Pedro M. de la Cruz
Director de La Voz de Almería
Igual que a los seres humanos nos alcanza el tiempo sin haber acudido a algunas citas -cuántos palabras detenidas en el silencio; cuántos abrazos rotos en el aire; cuantos besos perdidos en la timidez obligada de la edad-, a los ciudadanos que conforman las identidades territoriales que nos definen también les alcanza la historia sin haber ajustado cuentas con ella.
Somos capaces de acudir con urgencia a la entronización colectiva de un personaje que acaba de destacar por su singularidad en el deporte, la música o la cultura (bueno, aquí con más retraso, para qué nos vamos a engañar), pero convertimos la prisa en demora interminable cuando el reconocimiento no tiene el perfil de la individualidad y se reviste del tono difuminado, aunque más enriquecedoramente sólido, de lo colectivo.
Almería tiene muchas deudas pendientes. Con los almerienses; pero, sobre todo, con las almerienses. No es una distinción buscada a la sombra del granado -tan acertado a veces, tan extravagante otras-, de la igualdad. Es la constatación de que, sin la aportación de la mujer, el desarrollo de Almería, la revolución que ha vivido la provincia en los últimos años, hubiese resultado quimérica y, por tanto, imposible.
Hoy los datos de la incorporación de la mujer a la sociología laboral que genera el bienestar compartido -qué es, si no, el nivel de vida de una provincia-, son tan espectaculares que conviene regresar a ellos para valorarlos en toda su importancia.
En una mirada de urgencia comprobamos cómo antes de que la Universidad cumpla los quince años ya son casi trescientas- 281 exactamente- las profesoras que componen su cuadro docente; y en Torrecárdenas, con diez años más al servicio de la salud, desde el año dos mil la incorporación de doctoras supera al de doctores, rompiendo la tradición de que la mujer fuese mayoritaria en los servicios de enfermería, y sólo alcanzase un poco más allá de lo residual en el área médica.
Pero no son, sólo, estas presencias ya igualitarias en Educación o Sanidad, a las que resulta un acto de justicia poner en el sitio preferencial que les corresponde. A las maestras (cómo me gusta esta palabra), a las profesores o a las doctoras se les ve en el alboroto expectante y feliz de una clase, en los ojos sabios que miran la dolencia que se esconde detrás de las palabras de un paciente, o en la capacidad de seducción académica de una clase casi imposible en Secundaria; la naturaleza con sus hormonas, los padres con nuestra ausencia de autoridad acomplejada, o el pavo con su edad así lo hacen; y así lo sufren quienes se dedican a la enseñanza.
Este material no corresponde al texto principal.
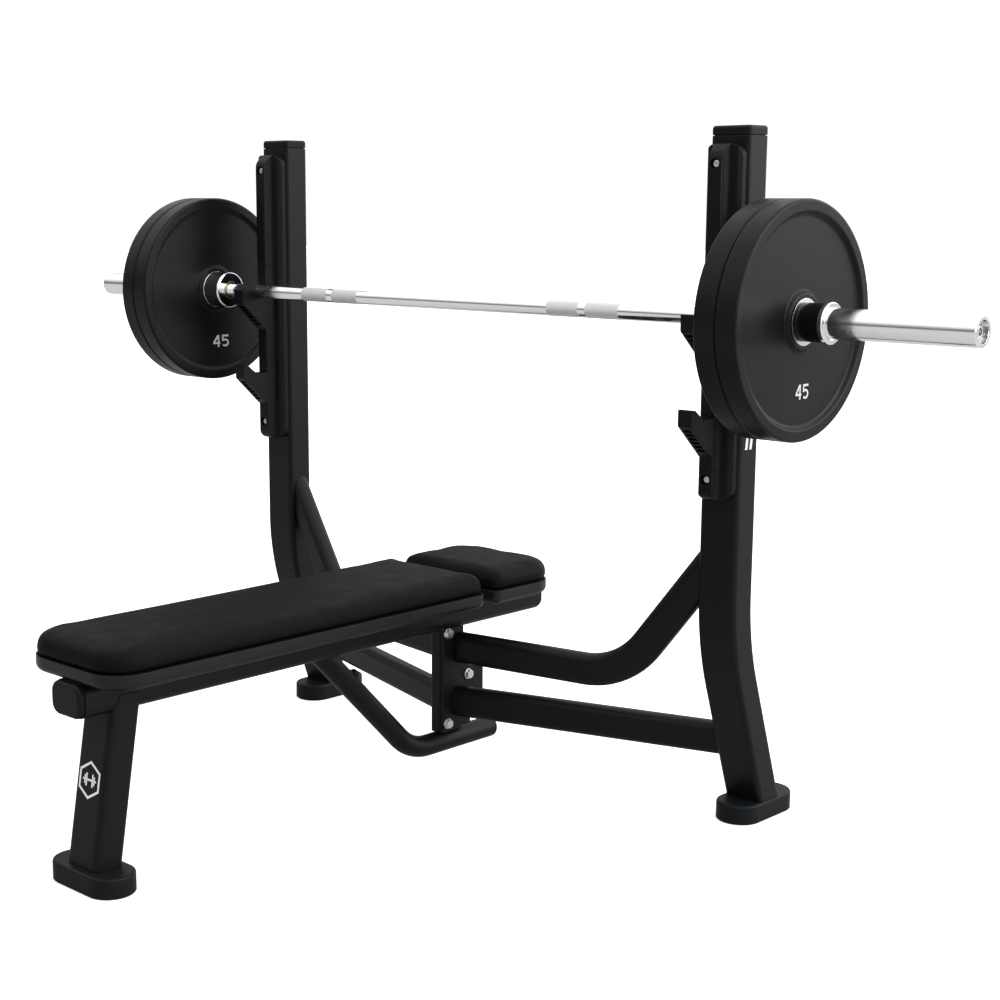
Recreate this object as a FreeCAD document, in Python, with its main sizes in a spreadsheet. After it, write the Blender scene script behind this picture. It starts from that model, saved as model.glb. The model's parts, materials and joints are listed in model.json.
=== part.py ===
import FreeCAD, Part
import Sketcher
import math
import os
import sys

# Olympic bench press: racking bench frame, two upholstered pads, and a loaded barbell resting on its hooks.
# Millimetres, +Z up, floor at Z = 0, X along the barbell, -Y towards the foot end of the bench.
# The origin is the centre of the footprint box.

V = FreeCAD.Vector
doc = FreeCAD.newDocument("olympic_bench_press")

# ---------------------------------------------------------------- driving dimensions
CELLS = [
    ("bar_y", 305.25), ("bar_z", 934.6), ("shaft_dia", 29.0), ("shaft_half", 1076.0), ("bar_half", 1100.0),
    ("flange_x", 662.0), ("flange_w", 47.0), ("flange_dia", 76.0), ("sleeve_dia", 50.0), ("sleeve_bore", 36.0),
    ("bush_wall_gap", 0.06), ("plate_dia", 393.0), ("plate_w", 40.5), ("plate_gap", 0.3), ("hub_dia", 77.0),
    ("hub_bore", 50.8), ("core_dia", 366.0), ("core_w", 23.4), ("collar_dia", 63.0), ("collar_len", 42.0),
    ("collar_ring_dia", 68.0), ("collar_ring_w", 8.5), ("collar_bore", 50.2),
    ("post_x", 587.0), ("post_y", 95.0), ("tube_w", 80.0), ("tube_d", 60.0), ("tube_wall", 3.0), ("tube_round", 10.0),
    ("post_top", 1235.0), ("post_bend_z", 348.5), ("post_lean", 19.34), ("post_bend_r", 500.0), ("cap_h", 17.0),
    ("cap_seam", 1.5), ("guard_front", 23.0), ("rib_w", 28.0), ("hook_floor", 919.8), ("hook_pitch", 161.0),
    ("hook_above", 71.2), ("hook_below", 89.8), ("guard_top", 1221.0), ("guard_bottom", 614.0), ("guard_seam", 0.6),
    ("cross_h", 62.0), ("cross_d", 38.0), ("cross_round", 17.0), ("low_cross_z", 145.0), ("high_cross_z", 254.7),
    ("high_bend_x", 383.7), ("high_rise", 53.1), ("high_bend_r", 165.0),
    ("spine_w", 32.0), ("spine_front", -40.0), ("spine_back", 22.0), ("spine_bottom", 84.5), ("joint_plate_w", 5.0),
    ("beam_w", 84.0), ("beam_h", 60.0), ("beam_round", 20.0), ("beam_bottom", 298.7), ("beam_front", -897.0),
    ("beam_rear", 225.0), ("beam_cap_w", 11.0),
    ("leg_w", 88.0), ("leg_d", 58.0), ("leg_top_y", -816.5), ("leg_foot_y", -861.5), ("foot_len", 177.0),
    ("foot_w", 86.0), ("foot_h", 36.0), ("front_foot_y", -864.0), ("rear_foot_y", 210.0),
    ("brace_dia", 42.4), ("brace_z", 63.0), ("brace_bend_y", -112.0), ("brace_slope", 45.2), ("brace_bend_r", 110.0),
    ("brace_end_y", 114.0),
    ("pad_w", 257.0), ("pad_front", -902.0), ("pad_rear", -34.0), ("pad_bottom", 385.5), ("pad_h", 41.5),
    ("pad_corner", 60.0), ("pad_edge", 22.0), ("head_front", -6.0), ("head_rear", 177.0), ("head_corner", 62.0),
    ("tray_bottom", 359.2), ("tray_wall", 3.0), ("tray_round", 12.0), ("board_h", 15.0),
    ("bolt_dia", 10.0), ("screw_dia", 8.0),
]
sheet = doc.addObject("Spreadsheet::Sheet", "Params")
for i, (alias, value) in enumerate(CELLS, 1):
    sheet.set("A%d" % i, alias)
    sheet.set("B%d" % i, str(value))
    sheet.setAlias("B%d" % i, alias)
doc.recompute()
D = {alias: float(sheet.get(alias)) for alias, _ in CELLS}
NODES = []


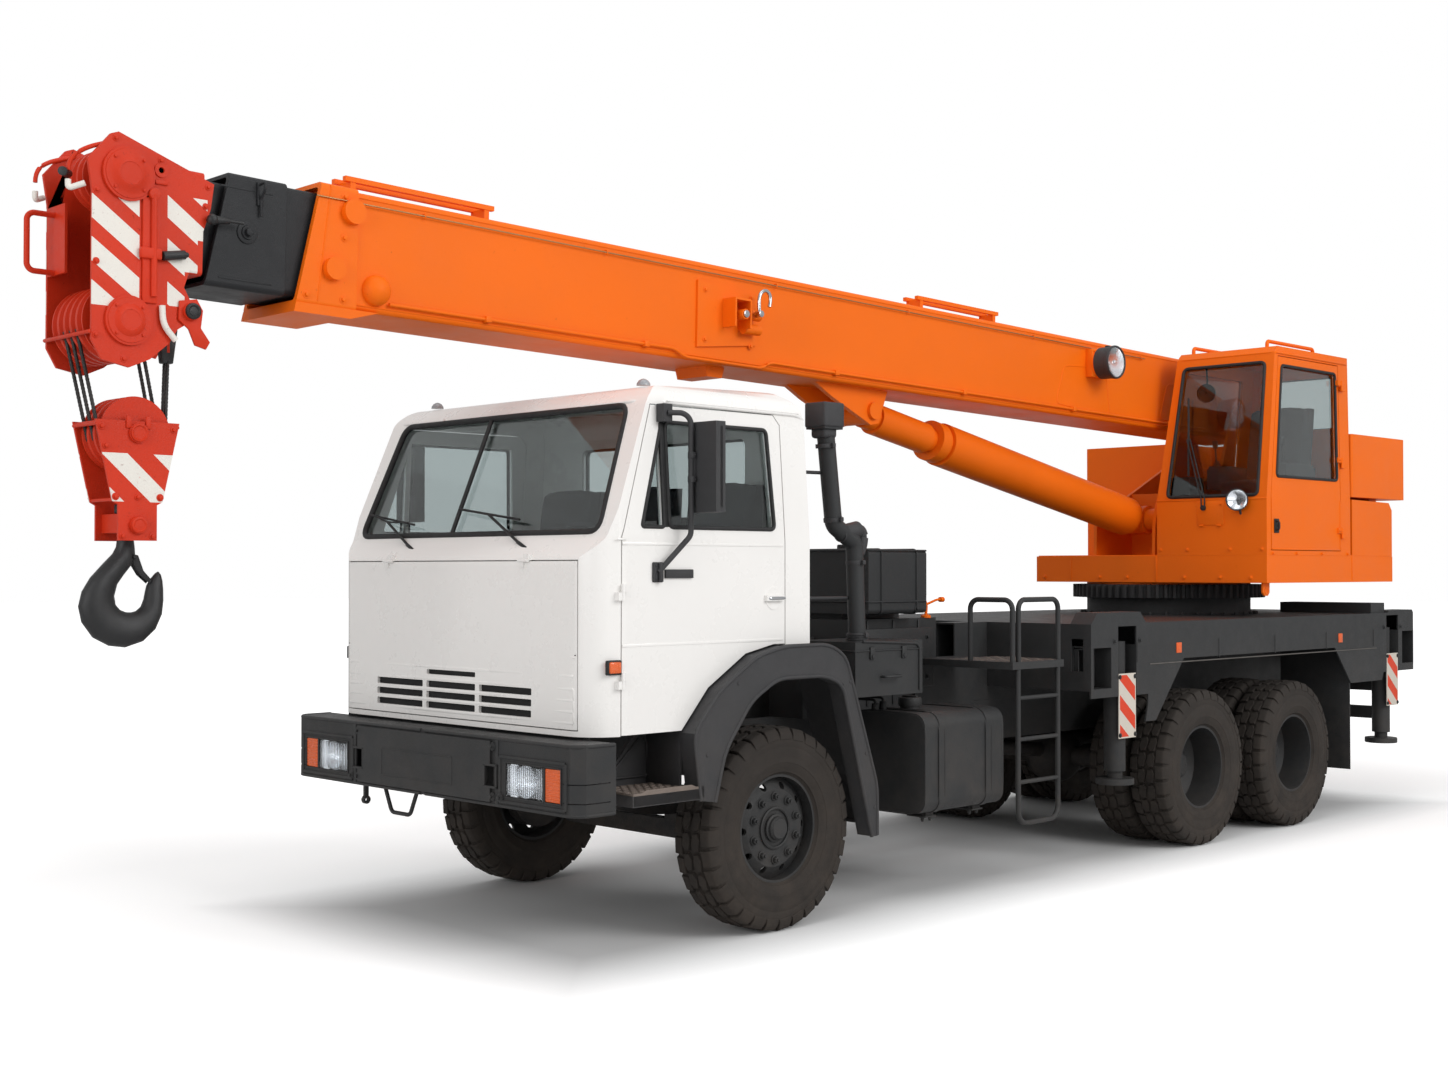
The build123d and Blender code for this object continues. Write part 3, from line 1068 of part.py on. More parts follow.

A todas ellas se les ve porque están en las aulas, en las facultades o en los pasillos apresurados del hospital.
A quienes no vemos y por eso les hace tan merecedoras (también y quizá más: por la opacidad de sus trabajos), de un reconocimiento, es a las más de dieciocho mil mujeres que trabajan debajo del invernadero y las más de veinte mil que lo hacen bajo las chapas de acero y espuma de los almacenes de manipulado. Ellas, con su trabajo de ahora y su sacrificio de ayer y de siempre han sido- y son, y serán- un pilar básico sin el que la estructura productiva del sector agrícola almeriense hubiera resultado inviable. No las vemos pero están ahí. Y ¡ay! de aquellos que no sean capaces de asumir que, sin su trabajo en el campo y su trabajo en la casa, el presente no sería lo que es. Y no olvidemos que el campo es el único sector en el que el empleo, tan azotado por la crisis en otros sectores, ha encontrado un refugio estable.
No hay en estas líneas un gesto tardío de agradecimiento. Es un gesto de reconocimiento riguroso por su contribución al desarrollo que compartimos. La mujer almeriense- haya nacido aquí, o más allá de nuestra geografía provincial, o al otro lado del mar; es la grandeza de ser almeriense: que nacemos donde podemos-, la mujer almeriense, digo, ha sido tan determinante en ser como somos que, ignorarlo, no sólo sería una indecencia, sino la prueba evidente de que quienes así piensan están condenados al limbo bobo de quien no ha entendido ni va a entender nunca nada. Y, por tanto, será la nada lo que pueda construir.